Yes, Well Ordering Theorem. I just added an answer referencing that!
Moron
@throwawayacct Here we are talking about a SPECIAL ordering induced by an equivalence relationship. Partial ordered sets do exists, depending on your choice of the ordering. http://en.wikipedia.org/wiki/Partially_ordered. If we forget the equivalence relation, the problem is different, and you can define an order, for Zermelo's sake!
belisarius
@belisarius: Even with a given equivalence relation, a well ordering exists between the equivalence classes, and that is all you need!
Moron
@throwawayacct: there's no need to *assume* Axiom of Choice when working with finite sets..
BlueRaja - Danny Pflughoeft
A: 

I believe that...

1- Can you suggest a datatype and equivalence relation such that it is not possible to create an ordering?

...it's possible only for infinite (possibly only for non-countable) sets.

2- How about a datatype and equivalence relation where it is possible to create such an ordering, but it is not possible to define a hash function on the datatype that will map equivalent items to the same hash value.

...same as above.

Mau
+1  A: 

Theoretically, it is alway possible (for questions 1 and 2), because of the Well Ordering Theorem, even when you have an uncountable number of partitions.

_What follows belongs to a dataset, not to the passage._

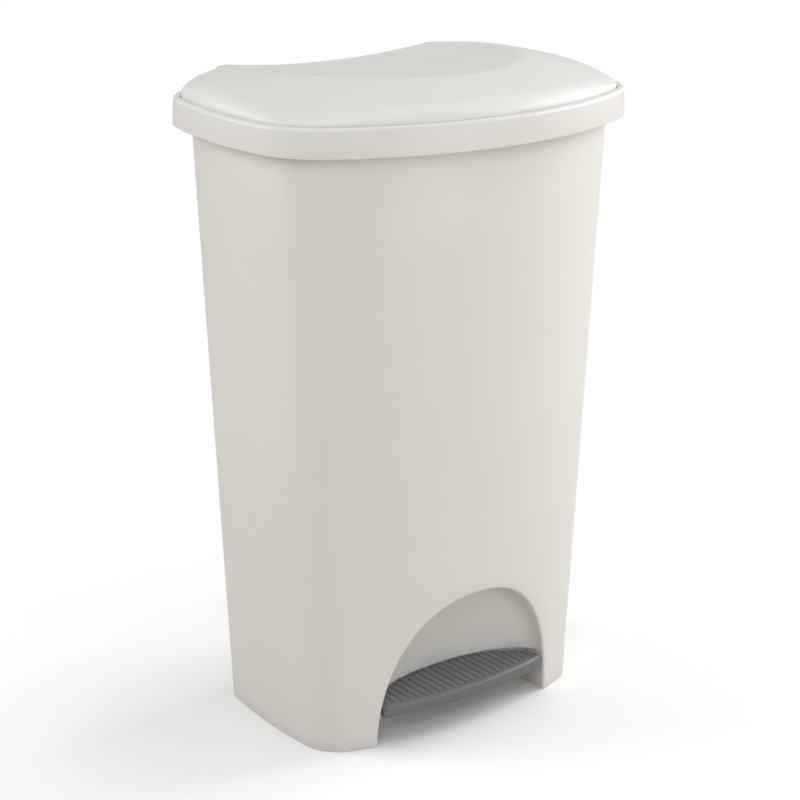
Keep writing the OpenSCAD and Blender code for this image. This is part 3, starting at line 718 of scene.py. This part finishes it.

Even if you restrict to computable functions, throwawayaccount's answer answers that.

You need to more precisely define your question :-)

In any case,

Practically speaking,

Consider the following:

You data type is the set of unsigned integer arrays. The ordering is lexicographic comparison.

You could consider hash(x) = x, but I suppose that is cheating too :-)

I would say (but haven't thought more about getting a hash function, so might well be wrong) that partitioning by ordering is much more practical than partitioning by hashing, as hashing itself could become impractical. (A hashing function exists, no doubt).

Moron
A: 

Suppose that F(X) is a function which maps an element of some data type T to another of the same type, such that for any Y of type T, there is exactly one X of type T such that F(X)=Y. Suppose further that the function is chosen so that there is generally no practical way of finding the X in the above equation for a given Y.

Define F0=X, F{1}(X)=F(X), F{2}(X)=F(F(X)), etc. so F{n}(X) = F(F{n-1}(X)).

Now define a data type Q containing a positive integer K and an object X of type T. Define an equivalence relation thus:

Q(a,X) vs Q(b,Y):

If a > b, the items are equal iff F{a-b}(Y)==X

If a < b, the items are equal iff F{b-a}(X)==Y

If a=b, the items are equal iff X==Y

For any given object Q(a,X) there exists exactly one Z for F{a}(Z)==X. Two objects are equivalent iif they would have the same Z. One could define an ordering or hash function based upon Z. On the other hand, if F is chosen such that its inverse cannot be practically computed, the only practical way to compare elements may be to use the equivalence function above. I know of no way to define an ordering or hash function without either knowing the largest possible "a" value an item could have, or having a means to invert function F.

supercat